Thursday, April 5, 2007

How do Private Equity firms do it?

Chrysler is up for sale. I am sure many private equity funds and individual investors are lining up to bid for it.

The ideology of these private equity funds is to buy a company which is weak currently, somehow improve it and then sell it to somebody else/make it public again and make money out of it. But the question I really have in my mind is, if a private equity firm has the confidence to turn around a company, why can’t the current company management do that? This always baffles me. I am sure there is a very good explanation for it. Please share if you know the reason.

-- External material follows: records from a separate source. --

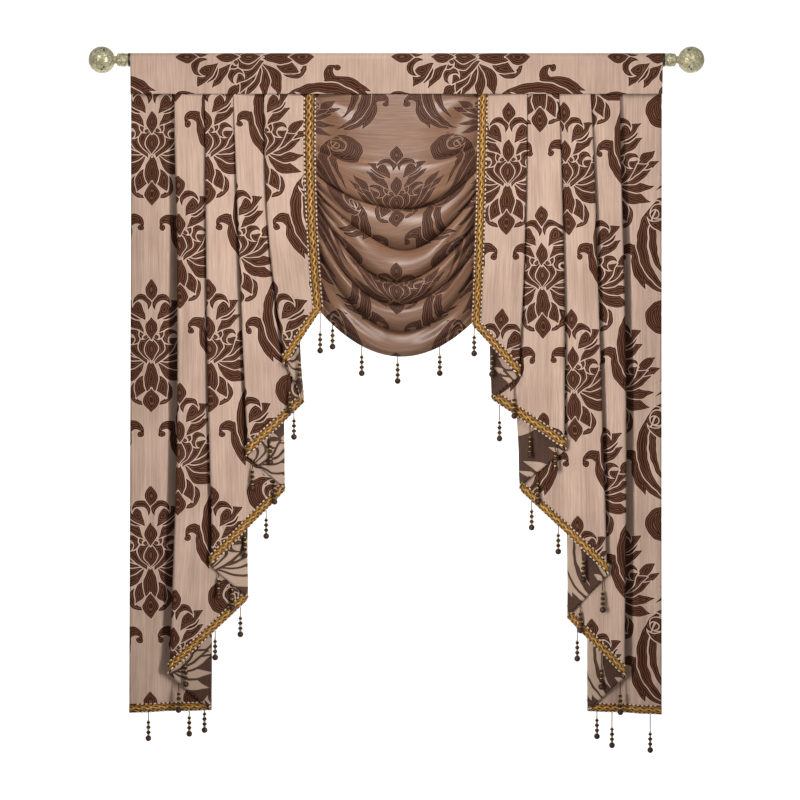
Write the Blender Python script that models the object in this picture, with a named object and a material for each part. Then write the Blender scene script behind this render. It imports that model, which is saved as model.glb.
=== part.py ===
"""Waterfall valance on a curtain rod, 1.5 m wide.

A flat heading is folded over the rod as a sleeve. A cowl swag hangs from its seam in the middle, and a pleated
tail on each side. A tail is one cloth in zigzag folds, cut along a diagonal, so that its hem steps down from the
leading edge to the outer edge. A braid with bead drops follows the leading edge and the hem.

Lengths are metres. Z is up, the cloth faces -Y, and the origin is the middle of the rod's axis.
The tables give millimetres: "out" is the distance from the middle of the valance, and "drop" the distance below
the rod's axis.
"""

import math
from typing import NamedTuple

import bpy
import numpy as np

MM = 0.001
GAP = 0.0003
CLOTH = 0.0012

ROD_DIAMETER = 0.035
ROD_SIDES = 28
HEADING_WIDTH = 1.5
SEAM_DROP = 0.0975
SEAM_ALLOWANCE = 0.009
HEADING_HALF_GAP = 0.0079
HEADING_COLUMNS = 14
HEADING_ARC_STEPS = 10
HEADING_LEG_STEPS = 4
HEADING_RIPPLE = 0.0014
RIPPLE_WAVES = 19.0, 5.0

FINIAL_SIDES = 18
BALL_RADIUS = 0.0375
BALL_OFFSET = 0.832
BALL_STEPS = 9
NECK_RADIUS = 0.009
BALL_END_ANGLE = 0.09

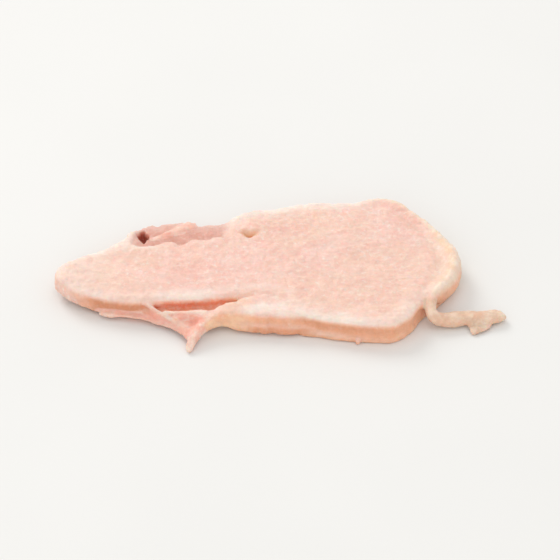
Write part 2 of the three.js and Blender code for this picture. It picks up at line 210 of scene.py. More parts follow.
def unit(vectors):
    """Vectors over their own lengths."""
    return vectors / np.maximum(np.linalg.norm(vectors, axis=-1, keepdims=True), 1e-12)


def smooth(low, high, value):
    """A smooth step: 0 below low, 1 above high, and 3t^2 - 2t^3 of the way between."""
    t = np.clip((value - low) / (high - low), 0, 1)
    return t * t * (3 - 2 * t)


def hill(distance, width):
    """A bell: e to the minus (distance / width) squared."""
    return np.exp(-((distance / width) ** 2))


def spline(stations, count, closed=False):
    """Evenly spaced points on a centripetal Catmull-Rom curve. Between two stations the curve is
    the Barry-Goldman blend of the four round them, with knots a root of the chord apart."""
    p = np.asarray(stations, float)
    before, after = (p[-1:], p[:2]) if closed else (2 * p[:1] - p[1:2], 2 * p[-1:] - p[-2:-1])
    run = np.concatenate([before, p, after])
    p0, p1, p2, p3 = run[:-3], run[1:-2], run[2:-1], run[3:]

    def gap(a, b):
        return np.sqrt(np.linalg.norm((b - a)[:, :3], axis=1))[:, None, None]

    t1 = gap(p0, p1)
    t2 = t1 + gap(p1, p2)
    t3 = t2 + gap(p2, p3)
    t = t1 + (t2 - t1) * np.linspace(0, 1, 33)[None, :-1, None]
    p0, p1, p2, p3 = (q[:, None, :] for q in (p0, p1, p2, p3))
    a1 = (t1 - t) / t1 * p0 + t / t1 * p1
    a2 = (t2 - t) / (t2 - t1) * p1 + (t - t1) / (t2 - t1) * p2
    a3 = (t3 - t) / (t3 - t2) * p2 + (t - t2) / (t3 - t2) * p3
    b1 = (t2 - t) / t2 * a1 + t / t2 * a2
    b2 = (t3 - t) / (t3 - t1) * a2 + (t - t1) / (t3 - t1) * a3
    c = ((t2 - t) / (t2 - t1) * b1 + (t - t1) / (t2 - t1) * b2).reshape(-1, p.shape[1])
    c = np.concatenate([c, c[:1] if closed else p[-1:]])
    along = np.concatenate([[0], np.cumsum(np.linalg.norm(np.diff(c[:, :3], axis=0), axis=1))])
    wanted = np.linspace(0, along[-1], count, endpoint=not closed)
    return np.stack([np.interp(wanted, along, column) for column in c.T], axis=1)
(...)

I am curious.

3 comments:

Anonymous said...

because the private equity firm will be in a position to take new decisions that the current management will be unable to. because, often these have to be opposite of the decisions that the current management may have implemented just in the recent past. doing so will open up the current management to charges such as "you said this just 6 months ago, now you are saying the opposite". in other words, it is a question of credibility which a new management will not need to answer because it has a clean slate to start with..

Anonymous said...

another factor is private firms do not need to answer to shareholders and do not need to focus solely on short term stock prices as public companies have to. private firms have a lot more options to shield their short term finances from the public, which could be negative, even as they implement longer term turn around strategies. in turn around situations, this is a positive. this is also one reason a number of businesses went back to being private after passage of SARB-OX some years ago.

Ram said...

SK,
Thanks for enlightening me.

I heard Union Labor was one of the main reasons for Chrysler not being able to break the shackles. Goes in line with with your comment.